Rolling Stones, Hackney Diamonds
I Rolling Stones sono tornati (eccome) con il nuovo album di inediti Hackney Diamonds
L’entusiasmo iniziale rischiava di deludere le aspettative, ma così non è. E non si tratta di una questione di rispetto nei confronti della loro età e della loro storia.
Dopo le “indiscrezioni” poi diventate notizie vere e proprie, dopo la presentazione in una diretta YouTube con Jimmy Fallon, dopo la conferma (o meno) di ospiti illustri e dopo i primi singoli, i Rolling Stones sono tornati con Hackney Diamonds.
Il loro sound viene sicuramente modernizzato dal produttore Andrew Watt, ma di fatto rimane quello noto e non ci si aspettava da un gruppo del genere che si mettesse a “sperimentare” o a cercare nuove strade adesso. Dopo A Bigger Bang del 2005 nessuno si sarebbe aspettato ora un album di inediti degli Stones, tanto più che erano tornati alle loro origini con un disco di cover blues, Blue & Lonesome del 2016, loro ultimo lavoro in studio prima di Hackney Diamonds.
Rolling Stones © Mark Seliger
Il nuovo album è anche il primo per gli Stones con Steve Jordan alla batteria al posto del compianto e storico batterista Charlie Watts, che però ha avuto il tempo di registrare due brani, Mess It Up e Live By The Sword, quest’ultimo con Bill Wyman al basso, in modo da completare, almeno in studio, una storica e inattesa rimpatriata: e se il primo dei due pezzi richiama un grande classico del gruppo come Miss You, il brano con Bill Wyman è un rock stonesiano con le chitarre in bella mostra, con la voce di un Mick esagitato e in crescendo e con tanto di Elton John al piano, presente anche nella seconda traccia dell’album, Get Close, pezzo rock anche questo, ma meno dirompente di Angry, primo singolo che aveva anticipato l’uscita del nuovo lavoro e che apre anche il disco.

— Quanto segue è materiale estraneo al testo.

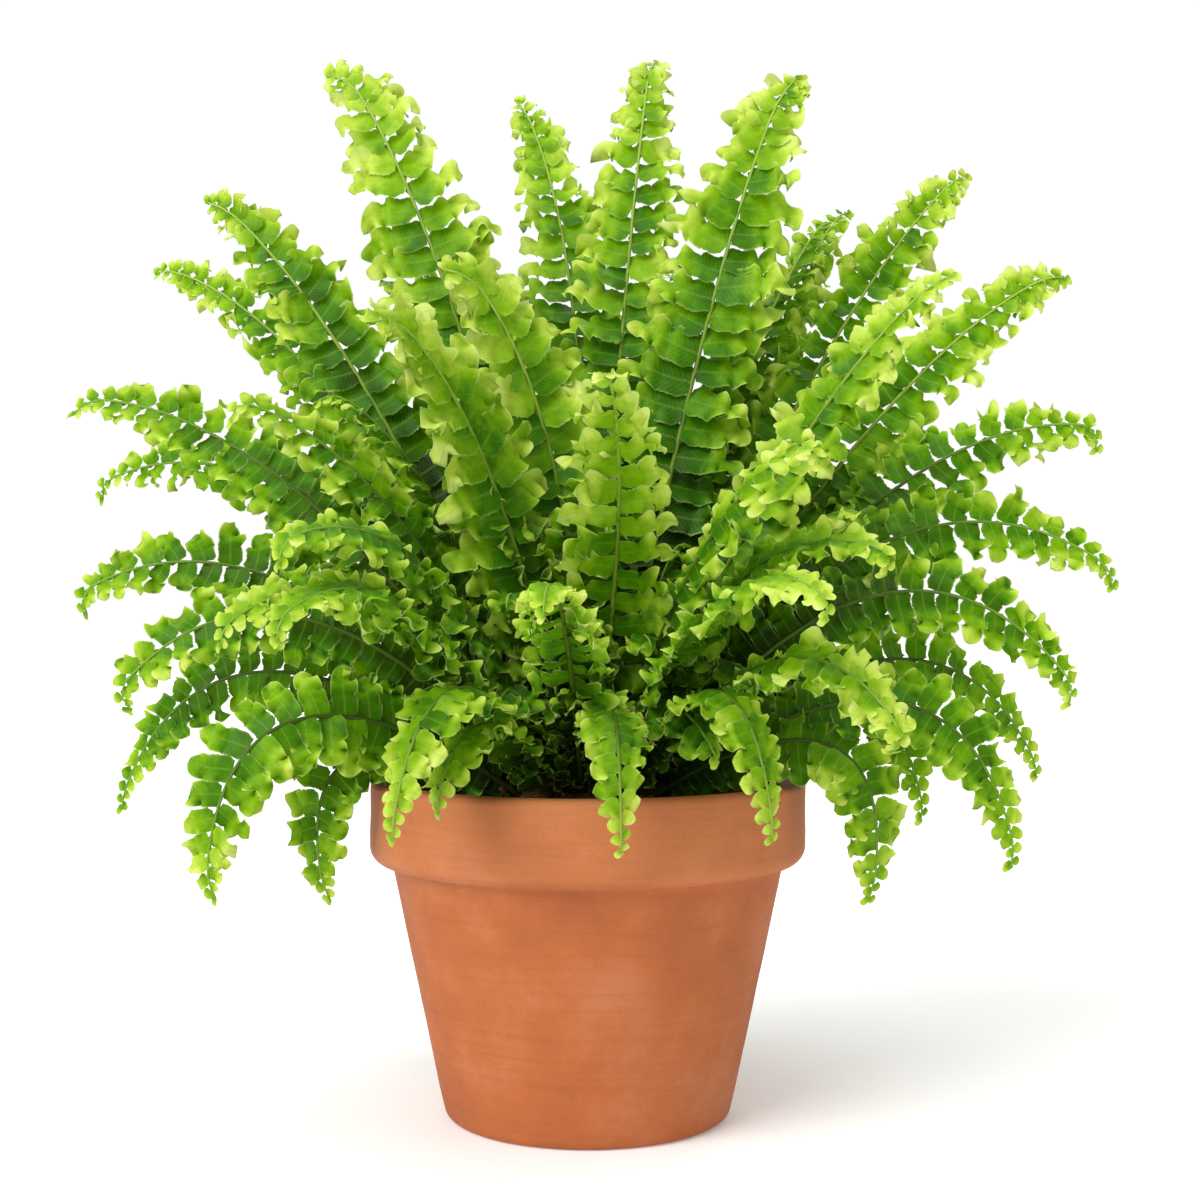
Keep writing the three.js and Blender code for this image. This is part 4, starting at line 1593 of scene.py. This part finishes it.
    def leaflet_places(self, frond: Frond, length: float, rng: np.random.Generator) -> dict[str, np.ndarray]:
        """Sets out the leaflets on both sides of a stalk.

        Args:
            frond: the frond.
            length: of its stalk.
            rng: the frond's random numbers.

        Returns:
            By name, one value for each leaflet: its share of the stalk, its side, its length, its share
            of the blade and the distance to the next one.
        """
        rows = []
        carriage = CARRIAGES[frond.habit]
        middle = carriage.spacing[0] + carriage.spacing[1] * frond.half
        run = self.first_leaflet * length
        while run < self.last_leaflet * length:
            blade = np.clip((run / length - self.bare) / (1 - self.bare), 0, 1)
            size = self.blade_width(blade, carriage.taper)
            pitch = lerp(self.tip_pitch, middle, min(1.0, 1.15 * size))
            for side, shift in ((-1, 0.0), (1, self.stagger)):
                share = (run + shift * pitch) / length
                if share < self.last_leaflet:
                    rows.append((share, side, size * frond.half, blade, pitch))
            run += pitch
        rows.append((self.last_leaflet, 0, 0.1 * frond.half + 2.5, 1.0, self.tip_pitch))
        share, side, size, blade, pitch = np.array(rows).T
        size = size * rng.uniform(*self.length_spread, len(size))
        return {"share": share, "side": side, "size": size, "blade": blade, "pitch": pitch}

    def blade_width(self, blade: float, narrowing: float) -> float:
        """Leaflet length at a share of the blade, as a share of the longest."""
        taper = math.sin(min(1.0, (1 - blade) / 0.5) * math.pi / 2) ** narrowing
        return max(self.shortest, taper * lerp(self.lowest, 1, min(1.0, blade / 0.2)))

    def add_leaflets(
        self, parts: MeshParts, frond: Frond, leaflet: Shape, stalk: Stalk, rng: np.random.Generator
    ) -> None:
        """Bends, ruffles and curls a copy of the flat leaflet for each place on the stalk.

        Args:
            parts: what they are added to.
            frond: the frond.
            leaflet: the flat leaflet.
            stalk: the frond's stalk.
            rng: the frond's random numbers.
        """
        flat, faces = leaflet
        length = float(np.sum(np.linalg.norm(np.diff(stalk.points, axis=0), axis=1)))
        places = self.leaflet_places(frond, length, rng)
        count = len(places["share"])
        local, relief = self.bend(frond, flat, places, rng)

        last = len(stalk.points) - 1
        spot = places["share"] * last
        here = np.stack([np.interp(spot, np.arange(last + 1), line) for line in stalk.points.T], axis=1)
        near = np.clip(spot.round().astype(int), 0, last)
        outward = np.where(places["side"] >= 0, 1.0, -1.0)
        x_axis = stalk.side[near] * outward[:, None]
        y_axis = stalk.along[near]
        ending = places["side"] == 0
        x_axis[ending] = stalk.along[near][ending]
        y_axis[ending] = stalk.side[near][ending]
        here = here + x_axis * (0.25 * np.where(ending, 0, 1))[:, None]
        world = (
            here[:, None]
            + local[..., :1] * x_axis[:, None]
            + local[..., 1:2] * y_axis[:, None]
            + local[..., 2:] * stalk.face[near][:, None]
        )
        world = self.pot.push_clear(world.reshape(-1, 3), self.pot_gap)

        # Painted shade: leaflets near the stalk's foot, deep in the clump, are made darker.
        inside = 1 - smoothstep(*CARRIAGES[frond.habit].shaded, places["share"])
        tones = frond.tone - self.inside_shade * inside
        tones = tones + self.tip_light * smoothstep(0.6, 1.0, places["blade"])
        tones += rng.normal(0, 0.09, count)
        # relief is painted light: lighter on ruffle crests.
        tones = np.clip(tones[:, None] + relief, 0, 1).ravel()
        step = np.arange(count) * len(flat)
        flipped = np.where((outward > 0)[:, None, None], faces[None, :, ::-1], faces[None])
        flipped[ending] = faces[None]
        corners = (flipped + step[:, None, None]).reshape(-1, faces.shape[1])
        uv = np.stack([flat[:, 0], flat[:, 1] / 2 + 0.5], axis=1)
        parts.add(Part(world, np.tile(uv, (count, 1)), [corners]), 0, tones)

    def lay_ribs(
        self, frond: Frond, places: dict[str, np.ndarray], u: np.ndarray, rng: np.random.Generator
    ) -> tuple[np.ndarray, ...]:
        """Lays the leaflets' ribs: each bends in the blade's plane and curls out of it.

        Args:
            frond: the frond.
            places: what leaflet_places gives.
            u: shares of the way along a rib.
            rng: the frond's random numbers.

        Returns:
            For each leaflet and share: the rib's point, the direction along it, the one across the
            leaflet and the one out of its face.
        """
        carriage = CARRIAGES[frond.habit]
        size = places["size"][:, None]
        each = size.shape

        def vary(amount: float) -> np.ndarray:
            """A random value for each leaflet, mostly within the amount."""
            return rng.normal(0, amount / 2, each)

        young = smoothstep(0.45, 1.0, places["blade"])[:, None]
        back = np.where(rng.uniform(size=each) < carriage.back, -1.0, 1.0)
        grown = smoothstep(*self.grown_size, size)
        hook = back * carriage.hook * (0.55 + 0.5 * young) * rng.uniform(0.45, 1.3, each)
        wild = 0.35 + 0.65 * grown  # small leaflets near the tip are regular
        hook *= 0.4 + 0.6 * grown
        yaw = 6 + 26 * young + vary(10) * wild + 10 * u + hook * smoothstep(0.5, 1.0, u)
        curl_side = np.where(rng.uniform(size=each) < 0.75, -1.0, 1.0)
        curl = curl_side * carriage.curl * rng.uniform(0.15, 1.15, each) * (0.8 + 0.4 * young)
        curl *= wild
        droop = carriage.droop + self.side_droop * max(0.0, 1 - 2 * frond.turn)
        pitch = vary(15) * wild - droop + 14 * u * (1 - u) + curl * smoothstep(0.55, 1.0, u) ** 1.2
        yaw, pitch = np.radians(yaw), np.radians(pitch)
        ahead = np.cos(pitch)
        tangent = np.stack([ahead * np.cos(yaw), ahead * np.sin(yaw), np.sin(pitch)], axis=-1)
        middle = (tangent[:, 1:] + tangent[:, :-1]) / 2
        step = (size * np.diff(u))[..., None]
        rib = np.concatenate([np.zeros((len(size), 1, 3)), np.cumsum(middle * step, axis=1)], axis=1)
        level = np.stack([-np.sin(yaw), np.cos(yaw), np.zeros_like(yaw)], axis=-1)
        normal = np.cross(tangent, level)
        roll = np.radians(carriage.roll + (vary(14) + vary(carriage.twist) * u) * wild)[..., None]
        cross = level * np.cos(roll) + normal * np.sin(roll)
        return rib, tangent, cross, np.cross(tangent, cross)

    def bend(
        self, frond: Frond, flat: np.ndarray, places: dict[str, np.ndarray], rng: np.random.Generator
    ) -> tuple[np.ndarray, np.ndarray]:
        """Shapes the leaflets of one frond.

        Each is a strap with a small ear beside the stalk and an end that is pleated and cut into lobes.
        Its two edges are gathered in waves.

        Args:
            frond: the frond.
            flat: the flat leaflet's points.
            places: what leaflet_places gives.
            rng: the frond's random numbers.

        Returns:
            Points for each leaflet: along it, towards the frond's tip, and out of the face; and the painted
                light
            at each point: how much lighter it is for standing out.
        """
        carriage = CARRIAGES[frond.habit]
        stops, row = np.unique(flat[:, 0].round(6), return_inverse=True)
        u = stops[None, :]
        rib, tangent, cross, normal = self.lay_ribs(frond, places, u, rng)
        size = places["size"]
        count = len(size)
        pair = (count, 2, 1)
        young = smoothstep(0.45, 1.0, places["blade"])[:, None]
        grown = smoothstep(*self.grown_size, size)[:, None]

        half_width = (0.5 * carriage.fill * places["pitch"] * rng.uniform(0.92, 1.1, count))[:, None]
        half_width *= 0.8 + 0.2 * grown
        waist = 0.95 + (carriage.waist - 0.95) * grown
        end = 0.9 + (carriage.end - 0.9) * grown
        swell = 1 + (waist - 1) * smoothstep(0.0, 0.4, u)
        swell += (end - waist) * smoothstep(0.4, 0.86, u)
        # The end is a half circle on the leaflet's own width, or an ellipse that is longer than it.
        end_radius = half_width * end
        zone = np.clip(0.8 * carriage.rounding * end_radius / size[:, None], 0.12, 0.7)
        past = np.clip((u - 1 + zone) / zone, 0, 1)
        blunt = np.sqrt(1 - 0.64 * past**2)
        outline = half_width * lerp(0.72, 1.0, smoothstep(0.0, 0.15, u)) * swell * blunt
        ear = 1 + 0.24 * np.exp(-(((u - 0.08) / 0.05) ** 2)) * (1 - young)

        # Two to four waves run along each edge, and the edge swings out into a lobe on each of them;
        # smaller lobes stand round the end. Points slide along the edge towards the notches, which makes
        # the lobes round and the notches sharp.
        waves = (1.0 + size / 13)[:, None]
        phase = rng.uniform(0, math.tau, pair)
        uneven = 1 + 0.4 * np.sin(rng.uniform(3, 8, pair) * u[None] + 2.3 * phase)
        beat = math.tau * waves[:, None] * rng.uniform(0.85, 1.15, pair) * u[None] + phase
        held_end = 1 - 0.95 * smoothstep(0.8, 1.0, u)
        rising = (0.08 + 0.92 * smoothstep(0.26, 0.78, u) * held_end)[None]
        gather = (half_width * grown)[:, None] * carriage.crimp * rising
        swinging = smoothstep(0.3, 0.7, u) * held_end * (0.3 + 0.7 * grown)
        lobes = self.lobe * carriage.lobed * np.sin(beat + 0.9) * swinging[:, None]
        steps = np.arange(len(stops))
        zigzag = np.where(steps % 2, 1.0, -1.0) * smoothstep(0.05, 0.25, stops)
        zigzag *= 1 - smoothstep(0.88, 0.98, stops)
        teeth = self.tooth * zigzag * rng.uniform(0.1, 1.5, (count, 2, len(stops)))
        swing = math.tau * steps / rng.uniform(3.6, 5.6, pair) + 1.7 * phase
        fingered = smoothstep(0.4, 0.7, stops) * (1 - smoothstep(0.84, 1.0, stops))
        fingered = carriage.lobed * fingered * grown[:, None]
        fingered = self.finger * rng.uniform(0.3, 1.4, pair) * fingered
        cut = teeth * grown[:, None] + fingered * np.cos(swing)

        column = np.unique(flat[:, 1].round(6), return_inverse=True)[1]
        columns = column.max() + 1
        v = flat[:, 1]
        upper = (v > 0).astype(int)
        edge = np.abs(v)[None]
        near_end = smoothstep(0.5, 1.0, u)[:, row]
        pleats = rng.normal(0, self.pleat, (count, columns))[:, column] * near_end * grown
        pleats *= carriage.lobed * np.where(edge > 0.9, 0.5, 1.0)
        lift = (gather * uneven * np.sin(beat))[:, upper, row] * edge**2.1 / half_width + pleats
        eased = half_width[:, None] * 0.5 * fingered * np.sin(swing) - 0.4 * gather * np.cos(beat + 0.9)
        slide = eased[:, upper, row] * edge**2
        shaped = 1 + lobes[:, upper, row] * edge + cut[:, upper, row] * (edge > 0.9)
        width = outline[:, row] * np.where(v > 0, ear[:, row], 1.0) * shaped
        channel = outline[:, row] * (0.34 * edge - 0.26 * edge**2)
        reach = 0.2 * carriage.rounding * np.sqrt(np.clip(1 - edge**2, 0, 1))
        notched = self.notch * carriage.lobed * grown * np.where(edge > 0.9, 0.25, 1.0)
        reach = reach + rng.uniform(-0.4, 1, (count, columns))[:, column] * notched
        cap = end_radius * reach * past[:, row] ** 2
        points = (
            rib[:, row]
            + cross[:, row] * (width * v)[..., None]
            + normal[:, row] * (half_width * lift + channel)[..., None]
            + tangent[:, row] * (slide + cap)[..., None]
        )
        self.ease_ends(points, row, column, int(np.sum(stops > self.eased_from)))
        # Painted light: ruffle crests lighter, and the ends of even leaflets darker.
        return points, self.crest_painted_light * lift - carriage.even * (u[:, row] - 0.4)

    def ease_ends(self, points: np.ndarray, row: np.ndarray, column: np.ndarray, rows: int) -> None:
        """Rounds the outline of each leaflet's end, so that its lobes have no thin spikes.

        Args:
            points: of the leaflets, which it moves.
            row: which row along the leaflet each point is in.
            column: which column across the leaflet each point is in.
            rows: how many rows at the end it rounds.
        """
        grid = np.lexsort((column, row)).reshape(row.max() + 1, -1)
        left, right = grid[-rows:, 0], grid[-rows:, -1]
        outline = np.concatenate([left, grid[-1, 1:-1], right[::-1]])
        for _ in range(self.easings):
            path = points[:, outline]
            points[:, outline[1:-1]] = (path[:, :-2] + 2 * path[:, 1:-1] + path[:, 2:]) / 4


# ---------------------------------------------------------------- the whole


def main() -> None:
    """Builds the studio, the pot, the mix, the crown and the fronds."""
    logging.basicConfig(level=logging.INFO, format="%(name)s %(message)s")
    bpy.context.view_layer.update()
    Studio().build()
    pot = Pot()
    pot.build()
    PottingMix(pot).build()
    crown = Crown()
    crown.build()
    stand = FernStand(pot, crown)
    stand.plan()
    stand.build()
    bpy.context.view_layer.update()


if __name__ == "__main__":
    main()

Colpisce la capacità degli Stones di farsi ascoltare ancora in studio, più che nei live degli ultimi anni, con una ballad come Depending On You e sorprende il basso di Paul McCartney in Bite My Head Off più perché chiamato a dare man forte a un ritmo sostenuto, che a punteggiare un particolare arrangiamento, mentre, subito dopo, la band “continua a divertirsi da sola” in Whole Wide World.

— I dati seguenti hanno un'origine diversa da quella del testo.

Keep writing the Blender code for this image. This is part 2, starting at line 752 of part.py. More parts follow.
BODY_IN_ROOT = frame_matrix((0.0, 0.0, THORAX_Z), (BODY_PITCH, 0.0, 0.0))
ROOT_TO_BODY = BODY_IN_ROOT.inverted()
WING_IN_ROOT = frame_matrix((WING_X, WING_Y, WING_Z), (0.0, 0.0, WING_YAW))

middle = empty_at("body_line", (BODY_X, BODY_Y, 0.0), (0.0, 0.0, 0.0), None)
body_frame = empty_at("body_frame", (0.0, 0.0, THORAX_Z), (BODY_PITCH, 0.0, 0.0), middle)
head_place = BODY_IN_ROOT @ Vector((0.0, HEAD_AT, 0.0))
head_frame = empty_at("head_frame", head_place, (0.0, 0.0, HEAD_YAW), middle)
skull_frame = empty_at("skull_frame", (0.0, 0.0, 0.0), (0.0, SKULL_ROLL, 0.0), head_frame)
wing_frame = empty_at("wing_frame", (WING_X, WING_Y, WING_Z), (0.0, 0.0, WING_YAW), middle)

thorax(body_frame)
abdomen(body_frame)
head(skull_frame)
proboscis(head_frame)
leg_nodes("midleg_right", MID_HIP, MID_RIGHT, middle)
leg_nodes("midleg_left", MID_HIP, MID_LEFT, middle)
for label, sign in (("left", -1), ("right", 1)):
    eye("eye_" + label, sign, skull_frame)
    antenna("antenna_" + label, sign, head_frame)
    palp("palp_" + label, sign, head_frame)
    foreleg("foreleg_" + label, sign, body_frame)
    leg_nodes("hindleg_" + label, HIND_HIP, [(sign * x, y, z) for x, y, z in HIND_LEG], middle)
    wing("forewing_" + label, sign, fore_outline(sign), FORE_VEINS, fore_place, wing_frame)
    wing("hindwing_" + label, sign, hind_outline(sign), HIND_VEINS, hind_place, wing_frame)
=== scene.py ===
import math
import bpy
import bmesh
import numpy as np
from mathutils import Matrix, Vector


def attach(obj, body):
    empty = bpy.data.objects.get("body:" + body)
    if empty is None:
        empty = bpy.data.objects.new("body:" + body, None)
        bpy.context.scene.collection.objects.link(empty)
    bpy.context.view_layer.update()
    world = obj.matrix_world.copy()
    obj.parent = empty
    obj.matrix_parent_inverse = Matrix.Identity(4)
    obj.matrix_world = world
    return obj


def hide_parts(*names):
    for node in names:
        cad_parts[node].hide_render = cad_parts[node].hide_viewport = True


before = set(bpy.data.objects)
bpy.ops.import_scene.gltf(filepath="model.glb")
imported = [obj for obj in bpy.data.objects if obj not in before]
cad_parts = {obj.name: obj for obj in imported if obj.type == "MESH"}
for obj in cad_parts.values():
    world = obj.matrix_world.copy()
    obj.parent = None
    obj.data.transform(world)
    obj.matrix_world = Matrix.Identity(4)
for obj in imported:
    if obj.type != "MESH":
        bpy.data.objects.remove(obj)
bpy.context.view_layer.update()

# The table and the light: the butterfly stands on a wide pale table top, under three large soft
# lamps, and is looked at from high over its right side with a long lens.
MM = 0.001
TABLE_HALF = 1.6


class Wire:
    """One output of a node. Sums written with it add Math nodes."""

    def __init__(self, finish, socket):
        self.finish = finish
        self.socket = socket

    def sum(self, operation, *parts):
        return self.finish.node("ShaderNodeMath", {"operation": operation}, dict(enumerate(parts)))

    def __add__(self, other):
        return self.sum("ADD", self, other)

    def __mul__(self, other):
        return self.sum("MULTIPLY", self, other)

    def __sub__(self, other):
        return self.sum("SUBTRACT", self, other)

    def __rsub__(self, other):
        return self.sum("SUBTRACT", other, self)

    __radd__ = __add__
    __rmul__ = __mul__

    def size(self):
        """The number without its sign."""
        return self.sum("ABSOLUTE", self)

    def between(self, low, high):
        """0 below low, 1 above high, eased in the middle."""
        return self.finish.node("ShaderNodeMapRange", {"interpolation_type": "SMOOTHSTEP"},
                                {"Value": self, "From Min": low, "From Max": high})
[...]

Dreamy Skies è un dolce e ottimo brano country con la slide protagonista di Ronnie Wood e con l’armonica di Mick Jagger nel finale. Driving Me Too Hard, dopo i brani con la ritmica storica di cui sopra, vira su un country rock godibile, mentre in Tell Me Straight è Keith Richards a prendere il comando con la sua voce per una ballad intensa: Don’t make me wait/is my future all in the past (Non farmi aspettare/il mio futuro è tutto nel passato). Soul, gospel e blues trionfano in Sweet Sounds Of Heaven con tanto di lunga coda conclusiva improvvisata con Lady Gaga ai cori e Stevie Wonder al piano e al Fender Rhodes.
Il finale è un ritorno alle origini vero e proprio: solo chitarre, voce e armonica con Rolling Stone Blues, il classico di Muddy Waters dal quale i Rolling Stones hanno preso il loro nome. Se fosse “un arrivederci”, sarebbe un bel modo di salutare tutti noi che non possiamo far altro che ringraziarli per tutto.